Depending on the province, a hearing on a habeas corpus application in a superior court will likely obtained more rapidly than a federal court judicial review.
Habeas Corpus and House Arrest
In Wang et al. v Canada (Attorney General), 2017 ONSC 2841 the Ontario Superior Court of Justice answered the question of whether habeas corpus applied to individuals under house arrest. It found that it did not, stating that:
Upon request by an applicant, the Immigration Division may order the applicant’s release on any terms or conditions that the Immigration Division considers necessary, which would include house arrest. When the applicants in the case before me were released from custody on terms and conditions that included house arrest, they were no longer detained for the purpose of a writ of habeas corpus.
The Federal Court Addresses Chaudhary
In Warssama v. Canada (Citizenship and Immigration), Justice Harrington issued a strongly worded decision in which he ordered that the Immigration Division consider alternatives to detention if the Canada Border Services Agency (“CBSA“) could not explain why an individual could not be removed to Somalia. It is likely that he had Chaudhary in mind, considering how often he references it throughout the decision. Indeed, contrary to what the ONCA wrote in Chaudhary, he implied that the Federal Court could hear Habeas Corpus, without explicitly ruling so.
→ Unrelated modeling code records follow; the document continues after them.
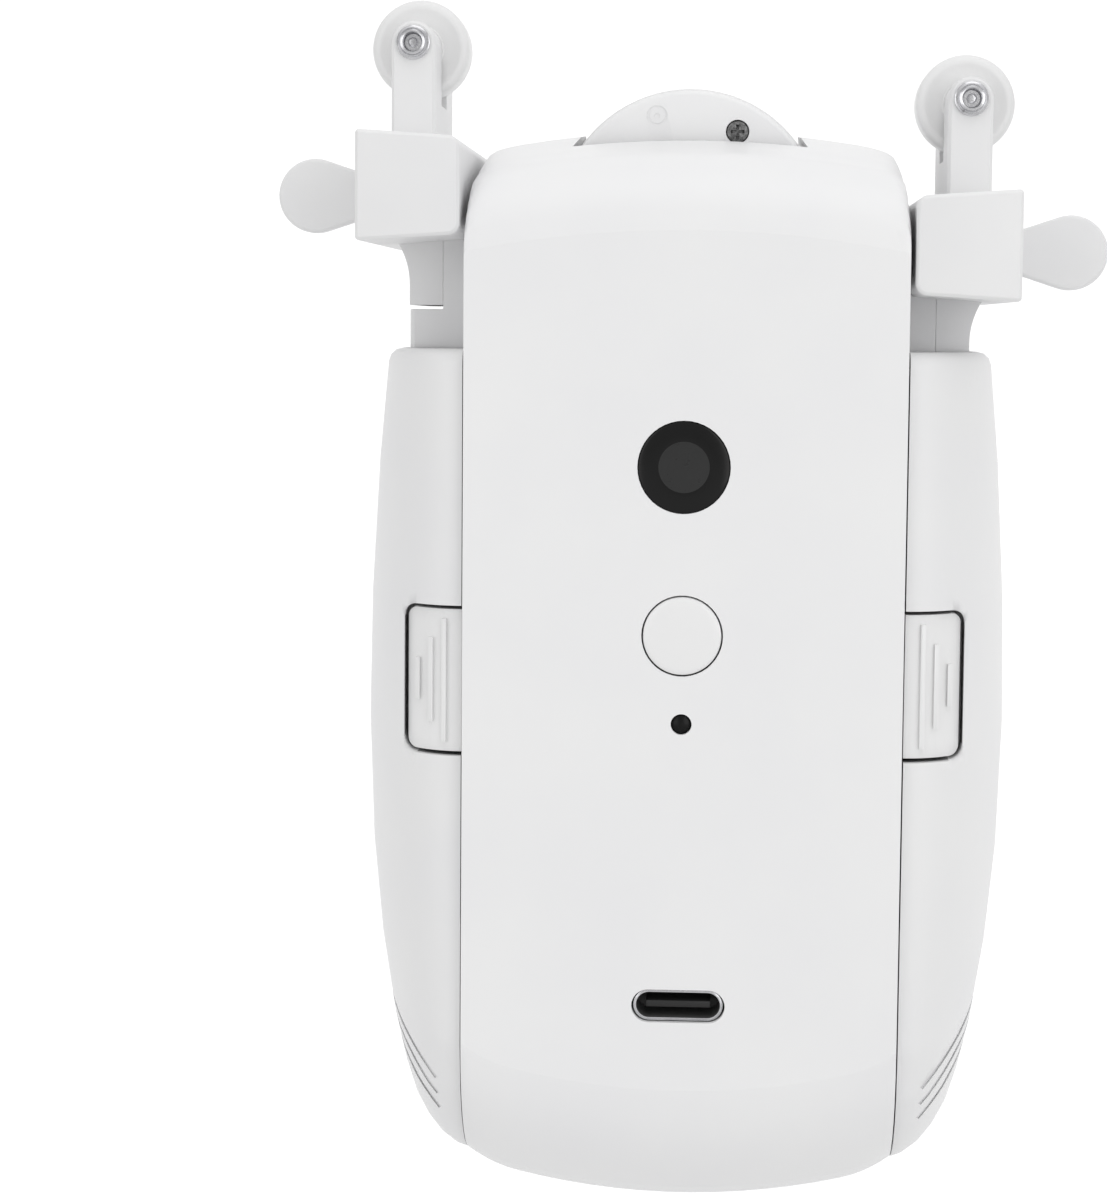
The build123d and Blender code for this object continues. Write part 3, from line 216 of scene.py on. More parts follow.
@dataclass(frozen=True)
class Finish:
    """A real material as its surface was made, with the sizes of its grain and of its soft changes of tone.

    Finishes with a crevice reach also get painted shade in narrow gaps.
    """

    # How the noises are read: the part of their range that counts, and the detail and roughness of each.
    noise_span: ClassVar[Point] = (0.3, 0.7)
    patch_noise: ClassVar[Point] = (3.0, 0.5)
    grain_noise: ClassVar[Point] = (4.0, 0.6)
    bump_strength: ClassVar[float] = 0.5
    # How open a spot is where painted crevice shade is darkest and where it ends, and how much colour is left there.
    crevice_open: ClassVar[Point] = (0.08, 0.3)
    crevice_light: ClassVar[float] = 0.03
    crevice_samples: ClassVar[int] = 8

    name: str
    colour: str
    shade: str
    roughness: float
    metallic: float = 0.0
    ior: float = 1.5
    coat: float = 0.0
    specular: float = 0.5
    crevice_mm: float = 0.0
    crevice_span_mm: Point = (-1000.0, 1000.0)
    grain_mm: float = 0.25
    grain_depth_mm: float = 0.004
    patch_mm: float = 14.0
    gloss_spread: float = 0.06
    stretch: Triple = (1.0, 1.0, 1.0)

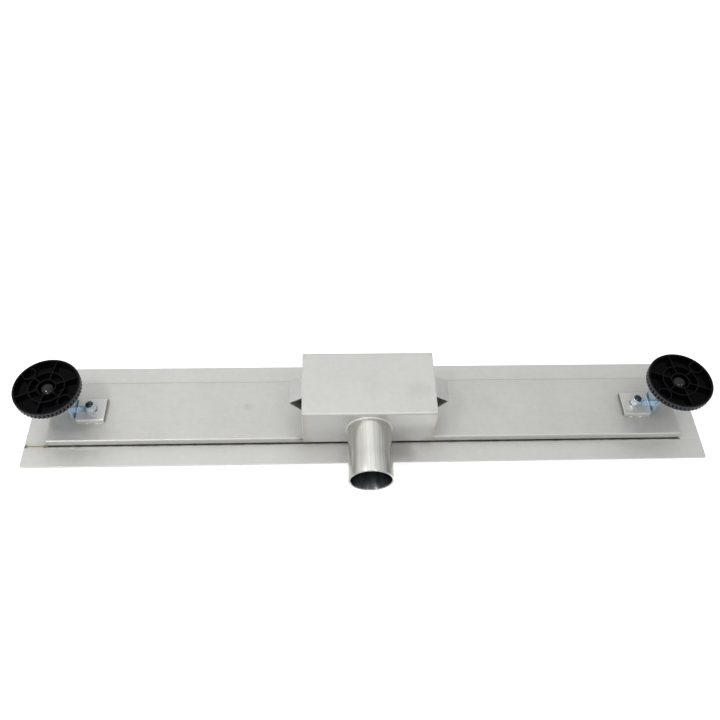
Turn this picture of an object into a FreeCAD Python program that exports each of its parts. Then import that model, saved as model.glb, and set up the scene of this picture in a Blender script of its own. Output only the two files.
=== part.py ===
import FreeCAD
import Part
import math
import os

from FreeCAD import Vector

os.makedirs("parts", exist_ok=True)

# Sizes are in millimetres. X runs along the channel, the outlet points to -Y and Z is up from the trap's underside.

# channel, one folded tray with an upstand above the flange
channel_length = 800.0
channel_width = 87.0
channel_depth = 30.0
channel_sheet = 1.5
channel_bend = 1.0
flange_above_floor = 10.6
flange_end_margin = 27.0
flange_side_margin = 28.6
flange_sheet = 1.2
flange_corner = 3.0

# trap box below the middle of the channel
trap_length = 162.0
trap_height = 60.3
trap_sheet = 1.5
trap_bend = 1.5
trap_lap = 5.2

# outlet pipe
outlet_radius = 27.0
outlet_neck_radius = 26.6
outlet_wall = 2.0
outlet_height = 35.0
outlet_reach = 69.0
outlet_sleeve = 28.0
outlet_taper = 2.0
weld_bead = 2.0

# water seal inside the trap box
weir_width = 60.0
weir_clearance = 5.0
weir_top = 36.0
weir_bend = 2.0
insert_clearance = 2.0
insert_seat = 6.5
insert_rim = 1.2
dip_clearance = 2.5
dip_wall = 1.5
dip_bottom = 14.0
seal_thickness = 1.0
seal_clearance = 0.5
strainer_seat = 2.5
strainer_clearance = 0.5
strainer_wall = 1.0
strainer_depth = 15.0
strainer_hole = 3.0

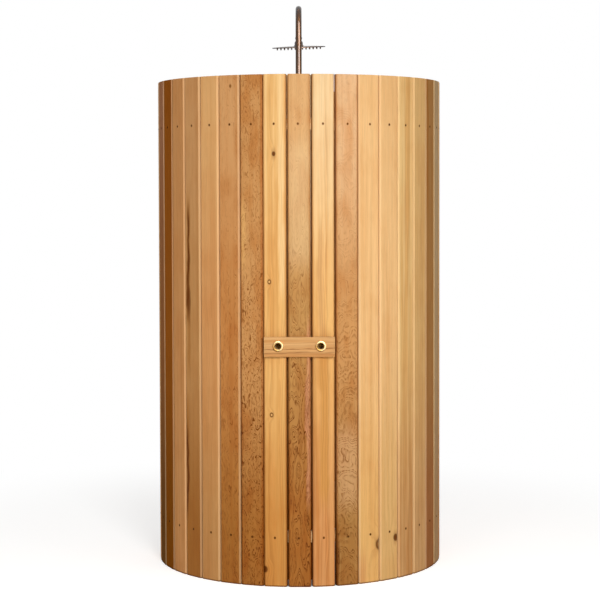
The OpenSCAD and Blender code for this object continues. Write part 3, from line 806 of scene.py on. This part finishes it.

It seems somewhat peculiar that the Federal Court has exclusive jurisdiction to grant a writ of habeas corpus with respect to members of the Armed Forces serving outside Canada, but otherwise cannot issue a writ of habeas corpus at all, notwithstanding that it is dealing with detention in immigration and penitentiary matters day in and day out.
Perhaps the last word has yet to be written, either by the courts or by Parliament.
Indeed, considering that Justice Harrington stopped short of explicitly stating that the Federal Court could hear habeas corpus applications, the last word will have to be written elsewhere.